Les pasteurs cependant du Languedoc qu’irritait de plus en plus l’attitude de Boyer et celle de la population, ne savaient quel parti tenir, ni quelle conduite suivre. Ils se disaient dans la désolation, et y étaient. Comme en 1723, au temps où florissaient les Inspirés, ils résolurent d’en appeler à l’influence des pasteurs étrangers. Ils firent composer un mémoire sur Boyer et l’envoyèrent à Lausanne et à Zurich. Mais Boyer apprit cette démarche ; il écrivit aussitôt son apologie, l’adressa aux mêmes personnages, prétendant que le mémoire de ses adversaires était « frauduleux et plein de faussetés. » Bientôt même, Corteiz s’étant rendu à Zurich, il quitta la France, et vint dans la même ville. La vénérable Classe de cette cité s’efforça de tout apaiser, mais vainement. Boyer qui se disait calomnié et victime de la jalousie de ses collègues, voulait deux choses : que son innocence fût hautement proclamée, et que les pasteurs et anciens par le vote desquels il avait été déposé, fussent également déclarés indignes et démis. « Point de paix, disait Corteiz de son côté, pour les méchants qui pèchent avec fierté et veulent faire triompher l’injustice ! » — Il était difficile de s’entendre. Lausanne voulut à son tour s’occuper de cette affaire et imposer son arbitrage ; Antoine Court fut chargé par un Synode de soutenir l’équité du jugement qui avait dépouillé Boyer de ses fonctions. Mais les colères étaient encore trop grandes et les passions trop vives : on n’obtint aucun résultat. Boyer, malgré des prières pressantes pour le retenir, revint en France, au milieu de ces Églises qui soutenaient son parti avec l’acharnement des causes persécutées.

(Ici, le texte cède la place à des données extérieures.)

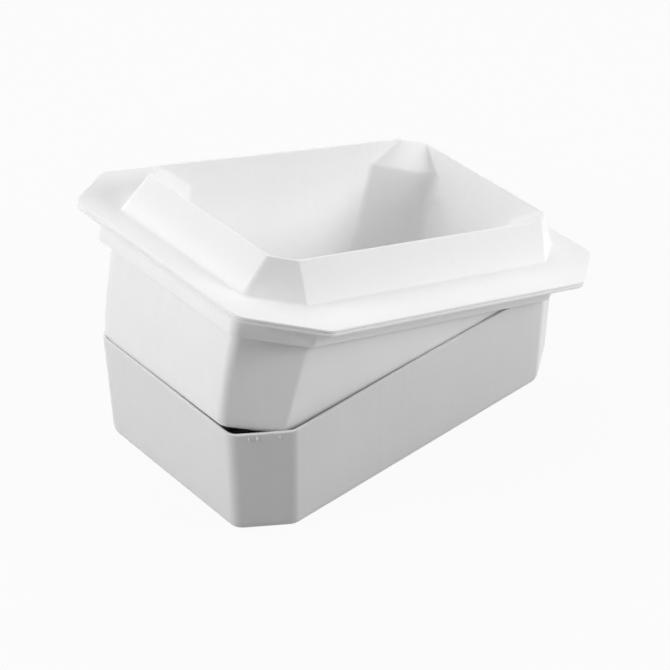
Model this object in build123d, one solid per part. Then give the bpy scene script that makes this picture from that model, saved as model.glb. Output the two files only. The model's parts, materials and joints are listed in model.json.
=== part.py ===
"""Nested soap loaf mould: an outer case, a skirted tub and a pouring liner.

The case stands level. The tub, with the liner in it, is propped in the case: its left lower edge
stands on the case's left rim, and the case's right rim stands in the channel under the tub's
flange. Millimetres, +Z up. The origin is the middle of the case's flat underside, +X runs along
the length towards the low end of the propped tub, and +Y runs to the back.
"""
from build123d import *
import math
import os
from dataclasses import dataclass, replace

# Outer case
CASE_LENGTH = 200.0  # outside, at the rim
CASE_WIDTH = 124.4
CASE_HEIGHT = 58.6
CASE_WALL = 1.6
CASE_CORNER = 19.3  # mean leg of the corner flats at the rim
CASE_DRAFT_DEG = 1.2
CASE_EDGE_ROUND = 7.0  # upright edges, outside
CASE_BASE_ROUND = 6.0  # outside edge of the floor

# Every corner flat runs longer along the length than across it, by this ratio each way
CORNER_SLANT = 1.19

# Tub
TUB_WALL = 1.4
TUB_CORNER = 18.8
RIM_STANDOFF = 5.4  # between the tub's flange and the case's rim, when its floor stands on the case's
TUB_DRAFT_DEG = 2.0
TUB_EDGE_ROUND = 8.5
TUB_BASE_ROUND = 8.0
TUB_CLEARANCE = 1.6  # between the tub's body and the case's rim, when it sits level
SKIRT_CLEARANCE = 2.6  # between the skirt and the case's rim, when it sits level
SKIRT_WALL = 1.4
SKIRT_DROP = 12.2  # below the flange's underside
SKIRT_CORNER = 23.1

# Flanges, the tub's and the liner's, one on the other
FLANGE_END_REACH = 9.7  # beyond the skirt, at each end
FLANGE_SIDE_REACH = 12.5  # beyond the skirt, at each side
FLANGE_CORNER = 27.2
FLANGE_THICKNESS = 1.6
FLANGE_EDGE_ROUND = 0.55

# Liner
LINER_WALL = 1.4
RING_END_LEDGE = 14.5  # flange left bare outside the foot of the raised ring, at each end
RING_SIDE_LEDGE = 20.9
RING_CORNER = 19.0
RING_END_SLOPE = 10.4  # level run of the ring's outer slope, up to the ridge
RING_SIDE_SLOPE = 9.7
RIDGE_CORNER = 9.1
RIDGE_HEIGHT = 16.7  # above the flange
RIDGE_LAND = 1.5  # width of the ridge before its edges are rounded
RIDGE_ROUND = 0.6
RING_EDGE_ROUND = 1.2  # sloping edges of the raised ring
RING_CROWN_WALLS = 3.0  # thickness of the ring under its ridge, in liner walls
RING_SIDE_WALLS = 2.0  # level thickness of the ring's slope, in liner walls
MOUTH_END_RUN = 3.2  # level run from the ridge in to where the cavity wall starts
MOUTH_SIDE_RUN = 2.6
MOUTH_CORNER = 23.1
MOUTH_HEIGHT = 5.8  # above the flange
CAVITY_DRAFT_DEG = 3.0
CAVITY_BASE_ROUND = 5.0
LINER_FLOOR_GAP = 0.5  # between the liner's floor and the tub's
PLUG_DROP = 6.0  # rib under the liner's flange that centres it in the tub's mouth
PLUG_CLEARANCE = 0.3

# Clearance at each point where the propped tub bears on the case
BEARING_GAP = 0.3
RIM_ROUND = 0.45  # top edges of the case's rim and the lower edges of the skirt


@dataclass(frozen=True)
class Octagon:
    """A rectangle with flat corners: half lengths and the mean leg of a corner flat."""

    half_x: float
    half_y: float
    corner: float

    @property
    def leg_x(self):
        return self.corner * CORNER_SLANT

    @property
    def leg_y(self):
        return self.corner / CORNER_SLANT

    def grown(self, by):
        """The same outline moved out by a distance, square to each side and flat."""
        flat = math.hypot(self.leg_x, self.leg_y)
        leg_x = self.leg_x + by * (1 - (flat - self.leg_x) / self.leg_y)
        return Octagon(self.half_x + by, self.half_y + by, leg_x / CORNER_SLANT)

    def face(self, height):
        """The filled outline at a height."""
        x, y, leg_x, leg_y = self.half_x, self.half_y, self.leg_x, self.leg_y
        points = [
            (x, y - leg_y), (x - leg_x, y), (leg_x - x, y), (-x, y - leg_y),
            (-x, leg_y - y), (leg_x - x, -y), (x - leg_x, -y), (x, leg_y - y),
        ]
        return Plane.XY.offset(height) * make_face(Polyline(*points, close=True))


def stepped(shape, end, side, corner):
    """An outline that stands out from another by its own distance at the ends and the sides."""
    return Octagon(shape.half_x + end, shape.half_y + side, corner)


def taper(drop, draft_deg):
    """How far a drafted wall moves in over a drop."""
    return drop * math.tan(math.radians(draft_deg))


def frustum(lower, low, upper, high):
    """A solid with flat sides between two outlines."""
    return loft([lower.face(low), upper.face(high)], ruled=True)


def upright_edges(solid):
    """The edges that run between the lower and the upper outline."""
    return solid.edges().filter_by(lambda edge: abs((edge % 0.5).Z) > 0.5)


def edges_at(solid, height):
    """The edges that lie at one height."""
    return solid.edges().filter_by(
        lambda edge: all(abs(vertex.Z - height) < 1e-4 for vertex in edge.vertices())
    )


def rounded_pot(lower, low, upper, high, edge_round, base_round):
    """A drafted block with rounded upright edges and a rounded lower edge."""
    block = frustum(lower, low, upper, high)
    block = fillet(upright_edges(block), edge_round)
    return fillet(edges_at(block, low), base_round)


def plate(shape, low, high):
    """A slab with one outline."""
    return extrude(shape.face(low), high - low)


# Heights of the propped unit, measured from the top of the liner's flange
tub_depth = CASE_HEIGHT - CASE_WALL + RIM_STANDOFF
tub_flange_top = -FLANGE_THICKNESS
tub_flange_low = tub_flange_top - FLANGE_THICKNESS
tub_base = tub_flange_low - tub_depth
tub_floor = tub_base + TUB_WALL

case_rim = Octagon(CASE_LENGTH / 2, CASE_WIDTH / 2, CASE_CORNER)
tub_mouth = replace(case_rim.grown(-CASE_WALL - TUB_CLEARANCE), corner=TUB_CORNER)
skirt_outline = replace(case_rim.grown(SKIRT_CLEARANCE + SKIRT_WALL), corner=SKIRT_CORNER)
flange_outline = stepped(skirt_outline, FLANGE_END_REACH, FLANGE_SIDE_REACH, FLANGE_CORNER)


def make_case():
    """The open box that stands on the bench."""
    base = case_rim.grown(-taper(CASE_HEIGHT, CASE_DRAFT_DEG))
    outside = rounded_pot(base, 0, case_rim, CASE_HEIGHT, CASE_EDGE_ROUND, CASE_BASE_ROUND)
    inside = rounded_pot(
        base.grown(-CASE_WALL + taper(CASE_WALL, CASE_DRAFT_DEG)), CASE_WALL,
        case_rim.grown(-CASE_WALL), CASE_HEIGHT,
        CASE_EDGE_ROUND - CASE_WALL, CASE_BASE_ROUND - CASE_WALL,
    )
    case = outside - inside
    return fillet(edges_at(case, CASE_HEIGHT), RIM_ROUND)


def make_tub():
    """The tub with its flange and its skirt, level, under the liner's flange."""
    foot = tub_mouth.grown(-taper(tub_depth, TUB_DRAFT_DEG))
    body = rounded_pot(
        foot, tub_base, tub_mouth, tub_flange_low, TUB_EDGE_ROUND, TUB_BASE_ROUND
    )
    flange = plate(flange_outline, tub_flange_low, tub_flange_top)
    flange = fillet(upright_edges(flange), TUB_EDGE_ROUND)
    flange = fillet(edges_at(flange, tub_flange_low), FLANGE_EDGE_ROUND)
    flange = fillet(edges_at(flange, tub_flange_top), FLANGE_EDGE_ROUND)
    skirt_low = tub_flange_low - SKIRT_DROP
    skirt = fillet(upright_edges(plate(skirt_outline, skirt_low, tub_flange_low)), TUB_EDGE_ROUND)
    channel = plate(skirt_outline.grown(-SKIRT_WALL), skirt_low, tub_flange_low)
    skirt -= fillet(upright_edges(channel), TUB_EDGE_ROUND - SKIRT_WALL)
    skirt = fillet(edges_at(skirt, skirt_low), RIM_ROUND)
    hollow = rounded_pot(
        foot.grown(-TUB_WALL + taper(TUB_WALL, TUB_DRAFT_DEG)), tub_floor,
        tub_mouth.grown(-TUB_WALL + taper(FLANGE_THICKNESS, TUB_DRAFT_DEG)), tub_flange_top,
        TUB_EDGE_ROUND - TUB_WALL, TUB_BASE_ROUND - TUB_WALL,
    )
    return body + flange + skirt - hollow


def make_liner():
    """The pouring liner, level, with the top of its flange at height 0."""
    ring_foot = stepped(flange_outline, -RING_END_LEDGE, -RING_SIDE_LEDGE, RING_CORNER)
    ridge = stepped(ring_foot, -RING_END_SLOPE, -RING_SIDE_SLOPE, RIDGE_CORNER)
    mouth = stepped(ridge, -MOUTH_END_RUN, -MOUTH_SIDE_RUN, MOUTH_CORNER)
    inner_ridge = ridge.grown(-RIDGE_LAND)
    liner_base = tub_floor + LINER_FLOOR_GAP
    cavity_floor = liner_base + LINER_WALL
    cavity_foot = mouth.grown(-taper(MOUTH_HEIGHT - cavity_floor, CAVITY_DRAFT_DEG))

    flange = plate(flange_outline, -FLANGE_THICKNESS, 0)
    flange = fillet(upright_edges(flange), TUB_EDGE_ROUND)
    flange = fillet(edges_at(flange, 0), FLANGE_EDGE_ROUND)
    flange = fillet(edges_at(flange, -FLANGE_THICKNESS), FLANGE_EDGE_ROUND)
    plug_outline = tub_mouth.grown(-TUB_WALL - PLUG_CLEARANCE)
    plug_low = -FLANGE_THICKNESS - PLUG_DROP
    plug = plate(plug_outline, plug_low, -FLANGE_THICKNESS)
    plug = fillet(upright_edges(plug), TUB_EDGE_ROUND - TUB_WALL)
    plug_hollow = plug_outline.grown(-LINER_WALL)
    hollow_top = RIDGE_HEIGHT - RING_CROWN_WALLS * LINER_WALL

    ring = frustum(ring_foot, 0, ridge, RIDGE_HEIGHT)
    ring = fillet(upright_edges(ring), RING_EDGE_ROUND)
    still_out = (ring_foot.half_x - ridge.half_x) * (1 - hollow_top / RIDGE_HEIGHT)
    hollow_peak = ridge.grown(still_out - RING_SIDE_WALLS * LINER_WALL)
    under_ring = frustum(plug_hollow, plug_low, hollow_peak, hollow_top)
    cup = frustum(cavity_foot.grown(LINER_WALL), liner_base, mouth.grown(LINER_WALL), MOUTH_HEIGHT)
    cup = fillet(edges_at(cup, liner_base), CAVITY_BASE_ROUND + LINER_WALL)
    ridge_middle = ridge.grown(-RIDGE_LAND / 2)
    cup += frustum(mouth.grown(LINER_WALL), MOUTH_HEIGHT, ridge_middle, RIDGE_HEIGHT)
    cavity = frustum(cavity_foot, cavity_floor, mouth, MOUTH_HEIGHT)
    cavity = fillet(edges_at(cavity, cavity_floor), CAVITY_BASE_ROUND)
    throat = frustum(mouth, MOUTH_HEIGHT, inner_ridge, RIDGE_HEIGHT)
    liner = (flange + plug + ring - under_ring) + cup - cavity - throat
    return fillet(edges_at(liner, RIDGE_HEIGHT), RIDGE_ROUND)


def bearings(tilt):
    """Where the propped unit stands at a tilt, and the gap left at the case's left rim.

    The case's right rim sets both coordinates: its outer top edge is under the flange and its
    inner top edge is beside the tub's wall, each with the bearing gap.
    """
    sine, cosine = math.sin(tilt), math.cos(tilt)
    draft = math.radians(TUB_DRAFT_DEG)
    rim_z = tub_flange_low - BEARING_GAP
    inner_z = rim_z - CASE_WALL * sine
    wall_x = tub_mouth.half_x - (tub_flange_low - inner_z) * math.tan(draft)
    rim_x = wall_x + BEARING_GAP / math.cos(draft) + CASE_WALL * cosine
    place_x = case_rim.half_x - (cosine * rim_x + sine * rim_z)
    place_z = CASE_HEIGHT - (cosine * rim_z - sine * rim_x)
    foot_x = tub_mouth.half_x - taper(tub_depth, TUB_DRAFT_DEG)
    round_x = -foot_x + TUB_BASE_ROUND * (1 / math.cos(draft) - math.tan(draft))
    round_z = tub_base + TUB_BASE_ROUND
    centre_x = place_x + cosine * round_x + sine * round_z
    centre_z = place_z - sine * round_x + cosine * round_z
    rim_left = min(max(centre_x, -case_rim.half_x), -case_rim.half_x + CASE_WALL)
    above_rim = max(centre_z - CASE_HEIGHT, 0)
    reach = math.hypot(centre_x - rim_left, above_rim) if above_rim else 0
    return place_x, place_z, reach - TUB_BASE_ROUND


def propped_tilt():
    """The tilt at which the tub's left lower edge bears on the case's left rim."""
    low, high = math.radians(1), math.radians(40)
    for _ in range(60):
        middle = (low + high) / 2
        if bearings(middle)[2] < BEARING_GAP:
            low = middle
        else:
            high = middle
    return high


tilt = propped_tilt()
propped_x, propped_z, left_gap = bearings(tilt)
propped = Location((propped_x, 0, propped_z), (0, math.degrees(tilt), 0))

pieces = {
    "outer_case": make_case(),
    "mould_tub": propped * make_tub(),
    "pouring_liner": propped * make_liner(),
}

os.makedirs("parts", exist_ok=True)
for name, piece in pieces.items():
    export_step(piece, f"parts/{name}.step")
print(f"tilt {math.degrees(tilt):.3f} degrees, propped at x {propped_x:.3f}, z {propped_z:.3f}")
print(f"gap at the left rim {left_gap:.3f}, lift direction of the liner"
      f" ({math.sin(tilt):.6f}, 0, {math.cos(tilt):.6f})")
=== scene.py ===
"""Looks of a nested soap loaf mould: an outer case, a skirted tub and a pouring liner.

Everything is in metres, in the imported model's frame. The case stands level. The tub and the liner
are drawn level in their own frame, whose height 0 is the top of the liner's flange, and are then
leaned as the model's liner joint leans.
"""
import json
import logging
import math
from dataclasses import dataclass, field
from enum import Enum
from typing import Callable, Sequence

import bmesh
import bpy
from mathutils import Matrix, Vector


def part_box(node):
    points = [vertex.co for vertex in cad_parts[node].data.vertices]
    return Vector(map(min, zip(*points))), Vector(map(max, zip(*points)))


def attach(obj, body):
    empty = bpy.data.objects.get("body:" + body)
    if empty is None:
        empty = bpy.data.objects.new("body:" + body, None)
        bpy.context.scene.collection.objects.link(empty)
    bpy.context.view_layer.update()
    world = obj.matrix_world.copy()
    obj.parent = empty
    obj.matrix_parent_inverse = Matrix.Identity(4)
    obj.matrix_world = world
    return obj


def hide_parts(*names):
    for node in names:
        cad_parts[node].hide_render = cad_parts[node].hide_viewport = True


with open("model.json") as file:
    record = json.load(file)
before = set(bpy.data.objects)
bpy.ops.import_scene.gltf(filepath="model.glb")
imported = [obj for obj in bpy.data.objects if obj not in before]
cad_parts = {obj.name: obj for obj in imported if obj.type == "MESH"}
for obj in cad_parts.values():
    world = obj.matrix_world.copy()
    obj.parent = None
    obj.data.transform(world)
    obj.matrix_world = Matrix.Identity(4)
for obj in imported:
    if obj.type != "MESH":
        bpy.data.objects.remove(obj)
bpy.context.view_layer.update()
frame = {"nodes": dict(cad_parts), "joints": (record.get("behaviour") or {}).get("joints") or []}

log = logging.getLogger("soap_mould")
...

En 1735, un Synode national se réunit et confirma la décision du Synode provincial. Quoique deux fois déposé, Boyer continua l’exercice de son ministère. « Surtout, écrivaient à cette occasion les pasteurs de Suisse, nous avons remarqué depuis longtemps en lui un esprit hautain et revêche, ennemi de tout ordre et de toute discipline, qui se plaît dans l’indépendance et qui se raidit contre le gouvernement ecclésiastique établi dans vos Églisesc. » Homme hautain en effet, mais aigri, et qui avait oublié sa faute, s’il était coupable, pour ne se rappeler que sa colère et sa vengeance. Il mettait de l’amour-propre à rester pasteur, malgré ses collègues, et à les irriter par le sentiment de leur impuissance.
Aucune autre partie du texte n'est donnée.